My support for Israel’s right to finish the fight against Hamas comes after eighty years of rejected peace offers and failed two-state solutions. Hamas has never hidden its mission — the eradication of Israel. That’s not a political disagreement.

That’s not a land dispute. That is an annihilationist ideology. And while I do not believe this is America’s war to fight, I do believe — with every fiber of my being — that it is Israel’s right, and moral duty, to defend her people.

Criticism of military tactics is fair. That’s not antisemitism. But denying Israel’s right to exist, or excusing — even celebrating — the barbarity of Hamas? That’s something far darker.

We saw it on October 7th — the face of evil itself. Women and children slaughtered. Babies burned alive. Innocent people raped and dragged through the streets.
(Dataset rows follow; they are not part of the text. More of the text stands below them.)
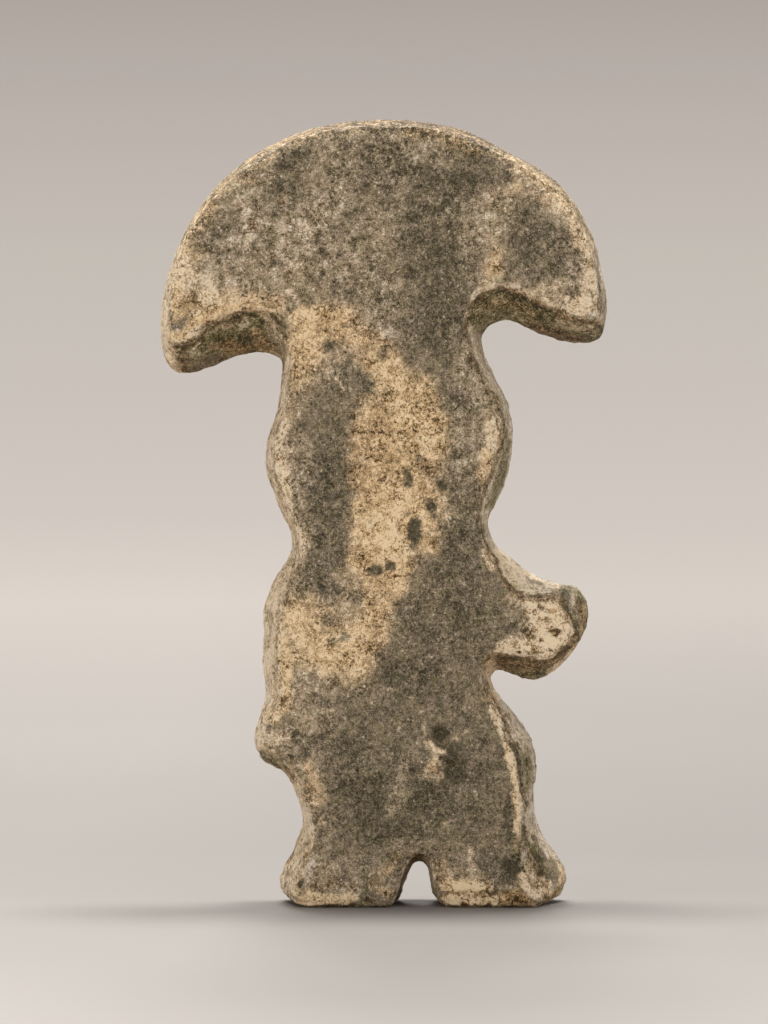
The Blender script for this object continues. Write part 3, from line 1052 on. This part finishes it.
def stage_material():
    """A matt paper whose shade drifts slowly with height and across the floor."""
    n = Nodes("studio_paper")
    where = n.add("ShaderNodeNewGeometry").outputs["Position"]
    axes = n.add("ShaderNodeSeparateXYZ", {"Vector": where}).outputs
    ramps = []
    for along, places, colours in (
        (axes["Z"], HEIGHT_PLACES, HEIGHT_COLOURS),
        (axes["Y"], DEPTH_PLACES, [(s, s, s) for s in DEPTH_SHADES]),
        (axes["X"], SIDE_PLACES, [(s, s, s) for s in SIDE_SHADES]),
    ):
        low, high = places[0], places[-1]
        stops = [(p - low) / (high - low) for p in places]
        ramps.append(n.ramp(n.scaled(along, low, high, 0, 1), stops, colours))
    by_height, by_depth, by_side = ramps
    by_side = n.mix(n.scaled(axes["Z"], 0.0, SIDE_SHADE_TOP, 0, 1), by_side, EVEN_SHADE)
    return n.surfaced({
        "Base Color": n.multiplied(n.multiplied(by_height, by_depth), by_side),
        "Roughness": PAPER_ROUGHNESS,
        "Specular IOR Level": PAPER_SPECULAR,
    })


def build_stage():
    """The floor and wall, turned about the Z axis from one profile of radius and height."""
    profile = [(HUB_RADIUS + FLOOR_RADIUS * k / FLOOR_STEPS, 0.0) for k in range(FLOOR_STEPS + 1)]
    for step in range(1, SWEEP_STEPS + 1):
        angle = math.radians(SWEEP_TURN) * step / SWEEP_STEPS
        reach, rise = math.sin(angle), 1 - math.cos(angle)
        profile.append((FLOOR_RADIUS + SWEEP_RADIUS * reach, SWEEP_RADIUS * rise))
    rows = len(profile)
    verts = []
    faces = []
    for step in range(STAGE_TURNS):
        angle = 2 * math.pi * step / STAGE_TURNS
        verts += [(r * math.cos(angle), r * math.sin(angle), z) for r, z in profile]
        here, there = step * rows, (step + 1) % STAGE_TURNS * rows
        faces += [(here + k, there + k, there + k + 1, here + k + 1) for k in range(rows - 1)]
    faces.append([step * rows for step in range(STAGE_TURNS)])
    mesh = bpy.data.meshes.new("studio_sweep")
    mesh.from_pydata(verts, [], faces)
    mesh.polygons.foreach_set("use_smooth", [True] * len(mesh.polygons))
    mesh.materials.append(stage_material())
    sweep = add_object("studio_sweep", mesh)


def build_lights():
    for name, spot, aim_height, size, power in LAMPS:
        light = bpy.data.lights.new(name, "AREA")
        light.shape = "DISK"
        light.size = size
        light.energy = power
        lamp = add_object(name, light)
        lamp.location = spot
        aim = Vector((0, 0, aim_height)) - Vector(spot)
        lamp.rotation_euler = aim.to_track_quat("-Z", "Y").to_euler()
        lamp.visible_camera = False
    world = bpy.data.worlds.new("studio")
    world.use_nodes = True
    background = world.node_tree.nodes["Background"]
    background.inputs["Color"].default_value = (1.0, 1.0, 1.0, 1.0)
    background.inputs["Strength"].default_value = SURROUND_STRENGTH
    bpy.context.scene.world = world


def build_camera():
    data = bpy.data.cameras.new("camera")
    data.lens = LENS_MM
    data.sensor_width = SENSOR_MM
    data.clip_start = NEAREST_SEEN
    data.clip_end = FARTHEST_SEEN
    camera = add_object("camera", data)
    camera.location = (0.0, cad_low[1] - EYE_DISTANCE, EYE_HEIGHT)
    camera.rotation_euler = (math.pi / 2, 0.0, 0.0)
    bpy.context.scene.camera = camera


mesh, mesh_edges = stone_mesh(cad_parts["figurine"])
stain(mesh, carve(mesh, mesh_edges))
mesh.polygons.foreach_set("use_smooth", [True] * len(mesh.polygons))
mesh.materials.clear()
mesh.materials.append(stone_material())
stone = add_object("figurine_stone", mesh)
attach(stone, "root")
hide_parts("figurine")

build_stage()
build_lights()
build_camera()
bpy.context.scene.view_settings.view_transform = "Standard"
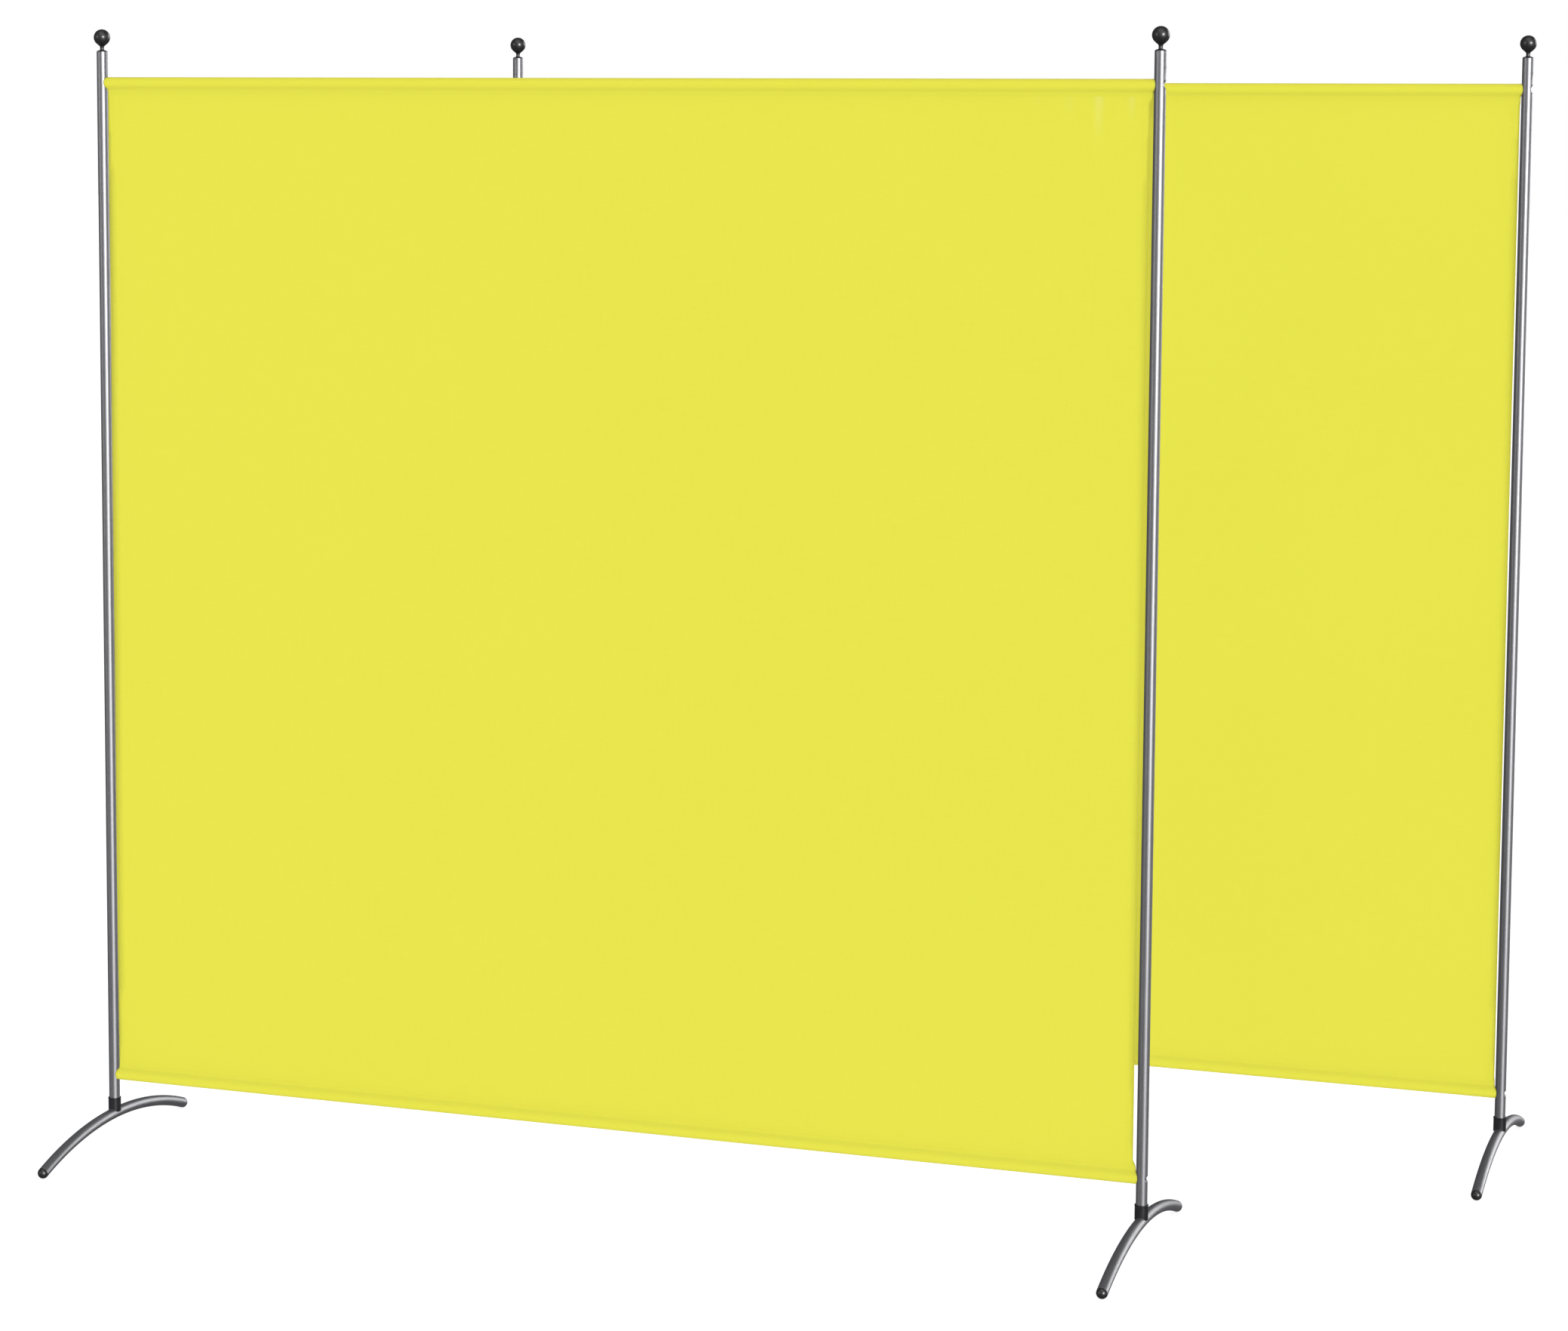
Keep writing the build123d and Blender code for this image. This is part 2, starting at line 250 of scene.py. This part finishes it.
def tunnel_path():
    """The top tunnel hem in cross-section.

    It runs from its turned-in edge up behind the rail, over it and down to the seam. Each point is
    (y, z, kind, columns, pucker), from the rail's axis. kind is hem or ear.
    """
    rows = []
    inner, outer = HEM_LAYER, 2 * HEM_LAYER
    low = -SEAM_DROP - HEM_DEPTH
    for y, z in (
        (inner, -SEAM_DROP + 0.004),
        (inner, -SEAM_DROP),
        (inner, low + FOLD_ROUNDING),
        ((inner + outer) / 2, low),
        (outer, low + FOLD_ROUNDING),
        (outer, -SEAM_DROP - 0.0008),
    ):
        rows.append((y, z, "hem", TUNNEL_COLUMNS, 0.3))
    angle = math.acos(TUNNEL_RADIUS / SEAM_DROP)
    side = np.array((TUNNEL_RADIUS * math.sin(angle), -TUNNEL_RADIUS * math.cos(angle)))
    heading = (math.cos(angle), math.sin(angle))
    start = (outer, -SEAM_DROP)
    rows.append((*start, "ear", TUNNEL_COLUMNS, 0.5))
    for k, (y, z) in enumerate(bend(start, (0, 1), side, heading, 5)):
        rows.append((y, z, "ear", TUNNEL_COLUMNS, 0.3 * (1 - k / 4)))
    first = math.atan2(side[1], side[0])
    sweep = math.pi - 2 * first
    for k in range(1, TUNNEL_TURNS + 1):
        a = first + sweep * k / TUNNEL_TURNS
        columns = TUNNEL_COLUMNS if k < TUNNEL_TURNS - 2 else SEAM_COLUMNS
        rows.append((TUNNEL_RADIUS * math.cos(a), TUNNEL_RADIUS * math.sin(a), "ear", columns, 0.0))
    last = np.array((-side[0], side[1]))
    down = bend(last, (heading[0], -heading[1]), (0, -SEAM_DROP), (0, -1), 7)
    for k, (y, z) in enumerate(down):
        columns = SEAM_COLUMNS if k < 4 else FINEST_COLUMNS
        rows.append((y, z, "ear", columns, smooth_step((k + 1) / 7)))
    return rows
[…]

And now, to see our own fellow citizens march in defense of that evil… that is nothing short of a moral collapse.

If the chants in our streets were, “Hamas, return the hostages — Israel, stop the bombing,” we could have a conversation.

But that’s not what we hear.

What we hear is open sympathy for genocidal hatred. And that is a chasm — not just from decency, but from humanity itself. And here lies the danger: that same hatred is taking root here — in Dearborn, in London, in Paris — not as horror, but as heroism. If we are not vigilant, the enemy Israel faces today will be the enemy the free world faces tomorrow.

This isn’t about politics. It’s about truth. It’s about the courage to call evil by its name and to say “Never again” — and mean it.

And you don’t have to open a Bible to understand this. But if you do — if you are a believer — then this issue cuts even deeper. Because the question becomes: what did God promise, and does He keep His word?

He told Abraham, “I will bless those who bless you, and curse those who curse you.” He promised to make Abraham the father of many nations and to give him “the whole land of Canaan.” And though Abraham had other sons, God reaffirmed that promise through Isaac. And then again through Isaac’s son, Jacob — Israel — saying: “The land I gave to Abraham and Isaac I give to you and to your descendants after you.”

That’s an everlasting promise.

And from those descendants came a child — born in Bethlehem — who claimed to be the Savior of the world. Jesus never rejected His title as “son of David,” the great King of Israel.

He said plainly that He came “for the lost sheep of the house of Israel.” And when He returns, Scripture says He will return as “the Lion of the tribe of Judah.” And where do you think He will go? Back to His homeland — Israel.

Tamir Kalifa / Stringer | Getty Images

And what will He find when He gets there? His brothers — or his brothers’ enemies? Will the roads where He once walked be preserved? Or will they lie in rubble, as Gaza does today? If what He finds looks like the aftermath of October 7th, then tell me — what will be my defense as a Christian?

Some Christians argue that God’s promises to Israel have been transferred exclusively to the Church. I don’t believe that. But even if you do, then ask yourself this: if we’ve inherited the promises, do we not also inherit the land? Can we claim the birthright and then, like Esau, treat it as worthless when the world tries to steal it?

So, when terrorists come to slaughter Israelis simply for living in the land promised to Abraham, will we stand by? Or will we step forward — into the line of fire — and say,

“Take me instead”?

Because this is not just about Israel’s right to exist.

It’s about whether we still know the difference between good and evil.

It’s about whether we still have the courage to stand where God stands.

And if we cannot — if we will not — then maybe the question isn’t whether Israel will survive. Maybe the question is whether we will.